UMHB connections in his career post-UMHB

UMHB connections have followed Harris through his career, since departing from Belton in 2009. At Texas Lutheran, he became one of the bricklayers for a struggling program that rapidly evolved into a southern power in the SCAC. The head coach was Danny Padron. His son, Andy, served as the offensive coordinator–a position he now holds at UMHB–and had cemented his legacy as a quarterback with the Cru from 2004-2007. 

Then at HPU, the pattern reversed. Harris crossed paths with another UMHB quarterback, this one a future Crusader. He was a strong-legged, all-conference punter from a tiny 2A school in the Brazos Valley. His name was Kyle King. 

“Jimmy Smith, the head men’s basketball coach down at Trinity, actually called me about Kyle King,” Harris recalls. “Kyle’s brother, Aubrie, had played for Jimmy at UMHB. He said, ‘Take a look at this kid. He’s the best athlete on the field.’ He was a tremendous competitor.” 

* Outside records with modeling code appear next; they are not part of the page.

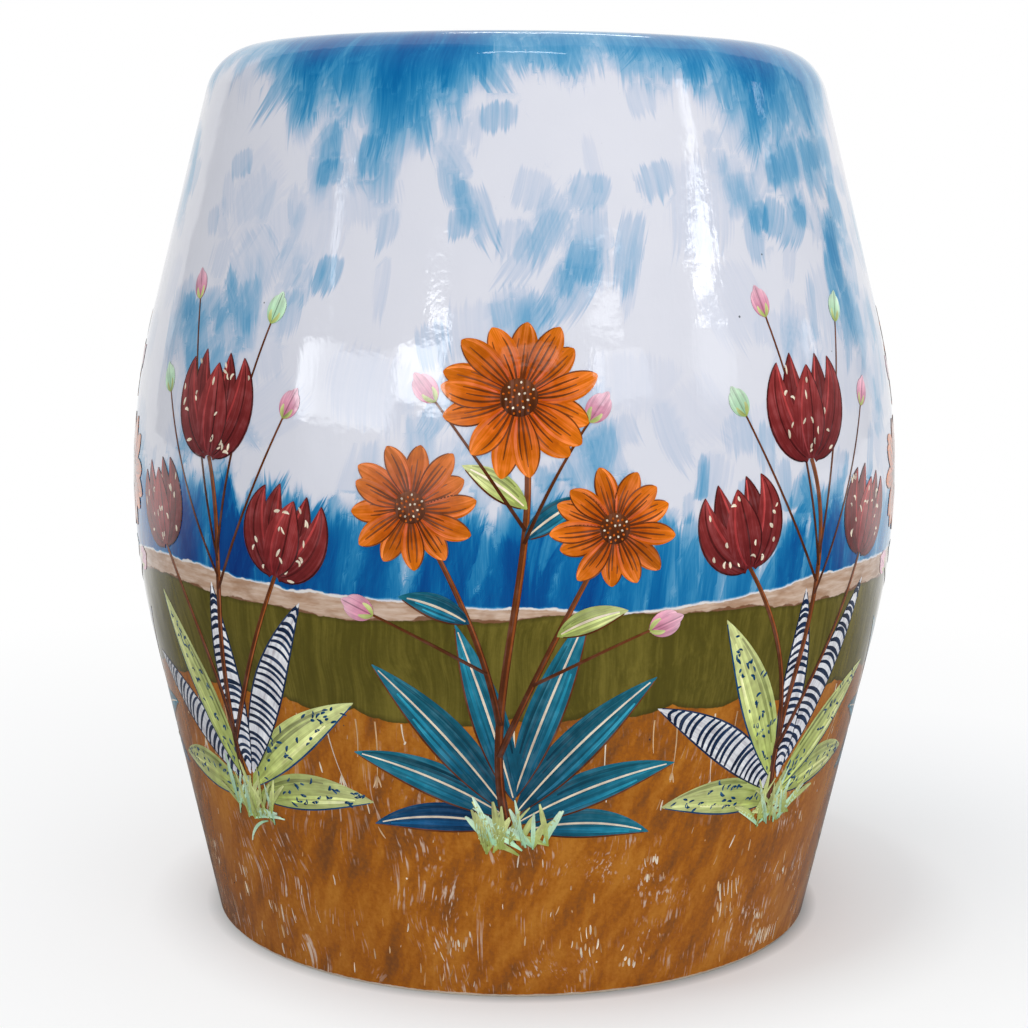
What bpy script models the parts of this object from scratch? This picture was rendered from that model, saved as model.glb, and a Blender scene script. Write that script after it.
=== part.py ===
"""Porcelain garden stool.

A barrel of two thrown sections stands on a turned foot ring and is closed by a slightly domed seat.
The rims of the sections are keyed with a V groove and a V tongue, and a coil of clay is pressed over
each seam from the inside. Lengths are in metres and +Z is up. The origin is the centre of the foot,
at floor level.
"""

import math

import bmesh
import bpy
from mathutils import Vector

# Outside of the barrel: two cones with a rounded waist, a rounded shoulder and a domed seat
HEIGHT = 0.450
FOOT_DIAMETER = 0.313
WAIST_DIAMETER = 0.4135  # of the sharp edge in which the two cones would meet
WAIST_HEIGHT = 0.2325  # of the same edge
WAIST_RADIUS = 0.350
SEAT_DIAMETER = 0.305  # of the sharp edge in which the upper cone would meet the seat
SEAT_RISE = 0.0076
SHOULDER_RADIUS = 0.029

# Walls
WALL_THICKNESS = 0.009
SEAT_THICKNESS = 0.012
SEAT_SKIRT = 0.020  # straight wall below the shoulder that belongs to the seat piece

# Foot ring
FOOT_HEIGHT = 0.024
FOOT_WIDTH = 0.017
FOOT_BEVEL = 0.0015

# Seams
JOINT_GAP = 0.0003  # thickness of the slip between two pieces
KEY_DEPTH_SHARE = 0.28  # depth and half width of a V groove, of the wall thickness
COIL_HEIGHT = 0.018
COIL_THICKNESS = 0.005

# Smoothness of the solids
SEGMENTS = 64
WAIST_STEPS = 5
SHOULDER_STEPS = 8
DOME_STEPS = 5
COIL_STEPS = 5
SHARP_ANGLE = math.radians(25)
WELD_DISTANCE = 0.000001

# Glazes and clay: base colour and roughness
PALE_GLAZE = ((0.70, 0.76, 0.86), 0.08)
OCHRE_GLAZE = ((0.40, 0.20, 0.04), 0.10)
BARE_CLAY = ((0.72, 0.62, 0.50), 0.75)


def moved_in(start, end, distance):
    """The line from start to end, moved towards the axis: a point on it and its direction."""
    along = (end - start).normalized()
    return start + distance * Vector((-along.y, along.x)), along


def at_height(line, height):
    """The point of a slanted line at a height."""
    point, along = line
    return point + along * ((height - point.y) / along.y)


def crossing(line, other):
    """The point in which two lines cross."""
    point, along = line
    other_point, other_along = other
    return point + along * ((other_point - point).cross(other_along) / along.cross(other_along))


def farthest_at(line, centre, distance):
    """The last point along a line that lies at a distance from a centre."""
    point, along = line
    offset = point - centre
    ahead = offset.dot(along)
    return point + along * (math.sqrt(ahead ** 2 - offset.length_squared + distance ** 2) - ahead)


def outward_angle(line):
    """The angle of a line's outward normal above the horizontal."""
    along = line[1]
    return math.atan2(-along.x, along.y)


def arc(centre, radius, start, end, steps):
    """Points on an arc between two angles, which are measured from the outward horizontal."""
    angles = [start + (end - start) * step / steps for step in range(steps + 1)]
    return [centre + radius * Vector((math.cos(angle), math.sin(angle))) for angle in angles]


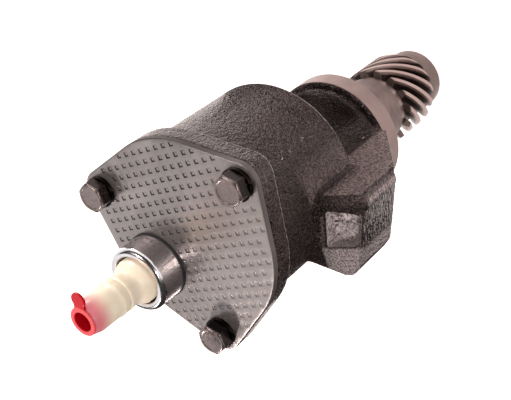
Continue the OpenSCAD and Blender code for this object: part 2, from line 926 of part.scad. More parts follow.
// Outlet reed under the disc, in its pocket
reed_t = 0.4;
reed_stop_t = 1;
reed_screw_r = 1.5;
reed_screw_depth = 4;
reed_screw_head_r = 2.6;
reed_screw_head_h = 1.6;

module at_reed(drop) {
    at_outlet(reed_pocket_depth - drop) children();
}

module reed_strip(t, colour) {
    color(colour)
        linear_extrude(t)
            difference() {
                reed_outline(reed_half_w);
                at_reed_screw() circle(r = reed_screw_r + bush_gap, $fn = small_fn);
            }
}

module outlet_reed() {
    at_reed(reed_t) reed_strip(reed_t, steel_colour);
}

module reed_stop() {
    at_reed(reed_t + reed_stop_t) reed_strip(reed_stop_t, bolt_colour);
}

module reed_screw() {
    color(zinc_colour)
        at_reed(reed_t + reed_stop_t + reed_screw_head_h)
            at_reed_screw() {
                cylinder(r = reed_screw_head_r, h = reed_screw_head_h, $fn = small_fn);
                cylinder(r = reed_screw_r, h = reed_screw_head_h + reed_stop_t + reed_t + reed_screw_depth,
                    $fn = small_fn);
            }
}

pump_housing();
cover_plate();
cover_seal_ring();
cover_bolts();
bolt_spring_washers();
port_ring();
port_ring_seal();
nipple_seal();
vacuum_nipple();
valve_disc();
valve_spring();
valve_retainer();
dust_plug();
gear_shaft();
thrust_washer();
rear_bush();
front_bush();
rotor();
rotor_key();
rotor_circlip();
vane(0);  // vane_1
vane(1);  // vane_2
vane(2);  // vane_3
outlet_reed();
reed_stop();
reed_screw();
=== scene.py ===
"""Dress the brake vacuum pump: castings, cover, port, gear and studio."""

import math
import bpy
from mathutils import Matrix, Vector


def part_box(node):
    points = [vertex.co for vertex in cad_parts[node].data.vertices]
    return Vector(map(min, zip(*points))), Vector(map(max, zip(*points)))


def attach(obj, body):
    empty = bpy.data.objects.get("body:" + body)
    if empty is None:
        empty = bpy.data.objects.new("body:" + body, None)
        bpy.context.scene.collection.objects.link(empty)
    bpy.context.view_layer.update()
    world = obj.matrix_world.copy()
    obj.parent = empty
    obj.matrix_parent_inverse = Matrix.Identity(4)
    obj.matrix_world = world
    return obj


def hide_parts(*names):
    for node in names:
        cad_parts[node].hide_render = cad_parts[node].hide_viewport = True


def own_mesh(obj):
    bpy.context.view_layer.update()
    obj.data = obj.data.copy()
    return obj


bl_info = {
    "name": "Brake Vacuum Pump",
    "version": (1, 0, 0),
    "blender": (4, 5, 0),
    "location": "3D View > Sidebar > Pump",
    "description": "Builds the looks of a brake vacuum pump over its CAD frame",
    "category": "Object",
}

import bmesh
import bpy
from bpy.props import FloatProperty, FloatVectorProperty, IntProperty, PointerProperty
from mathutils import Matrix, Vector

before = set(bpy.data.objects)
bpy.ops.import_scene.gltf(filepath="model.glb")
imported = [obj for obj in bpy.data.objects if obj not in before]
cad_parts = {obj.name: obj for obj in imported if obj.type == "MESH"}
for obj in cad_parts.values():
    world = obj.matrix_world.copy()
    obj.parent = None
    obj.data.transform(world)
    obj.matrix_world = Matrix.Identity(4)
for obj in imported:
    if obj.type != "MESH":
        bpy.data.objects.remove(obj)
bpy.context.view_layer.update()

MM = 0.001
BOLT_ANGLES = (30, 150, 270)
OUTLET_ANGLE = math.radians(-40)
OUTLET_R = 18 * MM
MERGE = 1e-7
SHAFT_STEEL = (0.42, 0.39, 0.38)
WASHER_IRON = (0.33, 0.26, 0.245)


def length(name, description, millimetres, low=0.0):
    """A size in metres, given in millimetres."""
    return FloatProperty(
        name=name, description=description, default=millimetres * MM,
        min=low * MM, unit="LENGTH", precision=4,
    )


def colour(name, description, value):
    """A colour that a user may change."""
    return FloatVectorProperty(
        name=name, description=description, default=value,
        size=3, min=0.0, max=1.0, subtype="COLOR",
    )


def power(name, watts):
    """The power of a lamp."""
    return FloatProperty(
        name=name, description=f"Power of the {name.lower()}", default=watts, min=0, unit="POWER"
    )


class CastingSettings(bpy.types.PropertyGroup):
    """Sizes and colours of the casting"""

    voxel: length("Skin grid", "Grid of the cast skin, which rounds its edges", 0.62, 0.3)
    smoothing: IntProperty(
        name="Smoothing", description="Rounds of smoothing of the cast skin", default=3, min=0
    )
    deck_z: length("Deck", "Height of the face that the cover lies on", 94.5)
    skin_end_z: length("Skin end", "Height on the disc where the machined rim starts", 8.4)
    chamber_r: length("Chamber radius", "Radius of the rotor chamber", 29)
    floor_z: length("Chamber floor", "Height of the chamber's floor", 48)
    offset_y: length("Chamber offset", "Chamber centre from the shaft's axis", 5.8)
    bush_r: length("Bush radius", "Radius of the bore for the bushes", 10.5)
    disc_r: length("Disc radius", "Radius of the locating disc", 25.7)
    neck_r: length("Neck radius", "Radius of the neck", 22)
    hub_r: length("Hub radius", "Radius of the bearing hub", 14.2)
    hub_len: length("Hub length", "Length of the bearing hub", 24.3)
    paint: colour("Paint", "Dark paint on the casting", (0.007, 0.0048, 0.0046))
    paint_worn: colour("Paint, worn", "Paint where it is thin", (0.11, 0.08, 0.076))
    paint_dusty: colour("Paint, dusty", "Thin dusty paint on the lug", (0.33, 0.25, 0.24))
    # Near-white colour for painted highlights in the pocket and on the rear edges, painted light on the lug's
    # front face, and rubbed streaks on the lug's outer side.
    paint_rubbed_and_highlight: colour("Paint, rubbed", "Rubbed paint in the lug's pocket", (1.0, 0.88, 0.87))
    pocket_low: FloatVectorProperty(
        name="Pocket, low corner", description="Low corner of the lug's pocket",
        default=(0.0308, -0.0152, 0.0585), size=3, subtype="TRANSLATION", unit="LENGTH",
    )
    pocket_high: FloatVectorProperty(
        name="Pocket, high corner", description="High corner of the lug's pocket",
        default=(0.0492, -0.0020, 0.0656), size=3, subtype="TRANSLATION", unit="LENGTH",
    )
    machined: colour("Machined iron", "Turned faces of the disc and hub", (0.232, 0.172, 0.163))


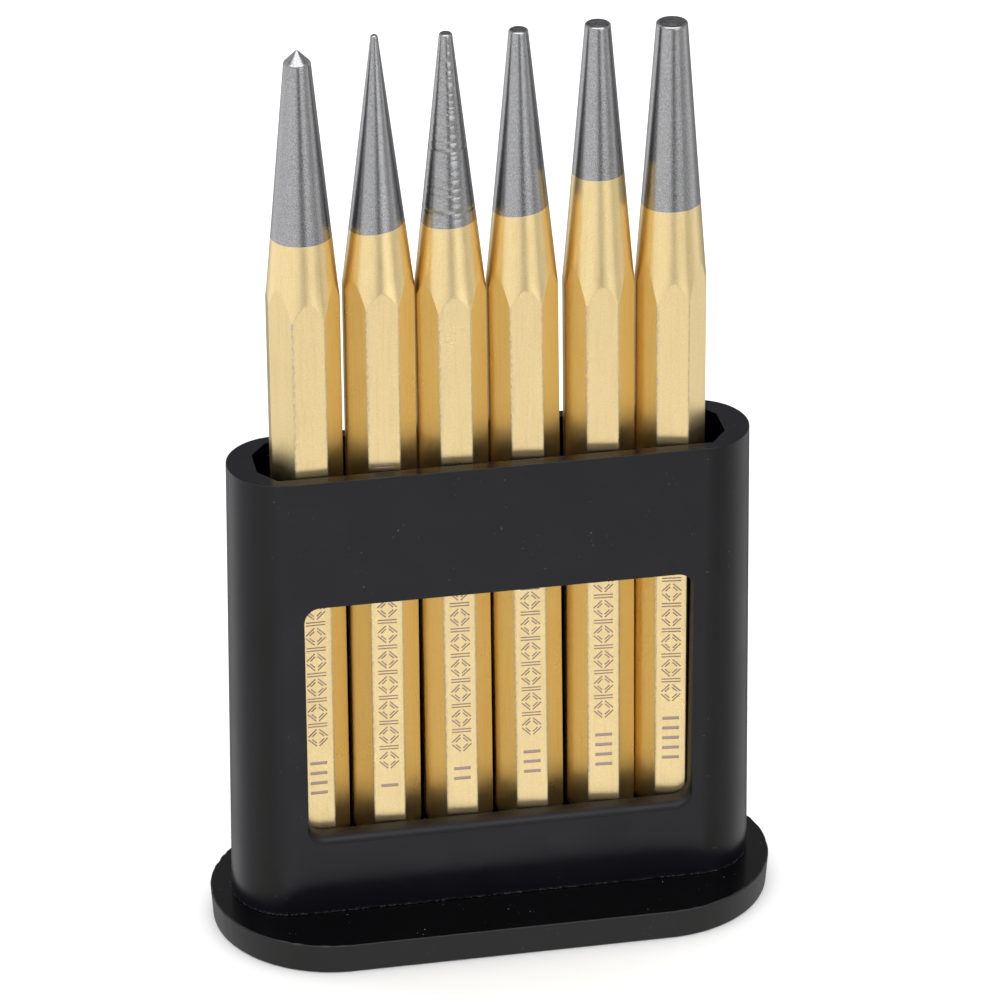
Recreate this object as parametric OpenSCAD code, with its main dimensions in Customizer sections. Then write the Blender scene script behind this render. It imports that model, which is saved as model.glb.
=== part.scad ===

King played at HPU during the 2018 season before moving on to UMHB, where he eventually led the Cru to the 2021 Stagg Bowl title, and was a 2022 Gagliardi Trophy finalist. Looking back, Harris said while he had hoped to have King on his team for longer than he did, he knew the quarterback had a mentality that would eventually reveal itself on the field.

“Kyle was a winner. You knew eventually, if Kyle was given the things that he needed, he was going to be successful in college. His success doesn’t surprise me at all. I would’ve liked to have kept him a little longer than we did, but that’s part of the game. I could not be more happy for him and how his career ended up.” 

Looking ahead

Recruiting has been Harris’ bread-and-butter. He has a way of getting people to buy in, and believe. Not surprisingly, it is very much on par with what UMHB’s coaching staff has accomplished in the building of its program. Being able to develop trust is something Harris says is paramount when it comes to attracting top talent to a program, regardless of where the school is or what level it is on. 

“These moms and dads are sending their young men to you to take care of,” Harris said. “After all the glitz and glamour, they want to know who are the people that are going to be there for their young man when he has a bad day. That was more affirming than anything, because those were the things that I was taught from a very early age as a coach. Those things matter.” 

Harris and his staff’s recruiting efforts at HCU have already yielded fruit. On Tuesday, defensive lineman RJ Orebo, at one time a Texas A&M signee, announced his decision to transfer to the Huskies. The talent pool within Texas is large, he noted, and one of the reasons he took the job.

Getting back to the Lone Star state was important to him as well, not just from a football standpoint, but from a family standpoint. The fact that HCU is a committed Christian institution covers all the bases, and he is ready to lead the program. After all, he was the one led here in the first place. 

“I remember standing on the field while the guys were warming up,” Harris remarked, sharing a memory from HCU’s first intrasquad scrimmage in early April, “and having this overwhelming sense of gratitude. God has given me this opportunity and it’s very humbling. I’m thankful for the people who have invested in my life.”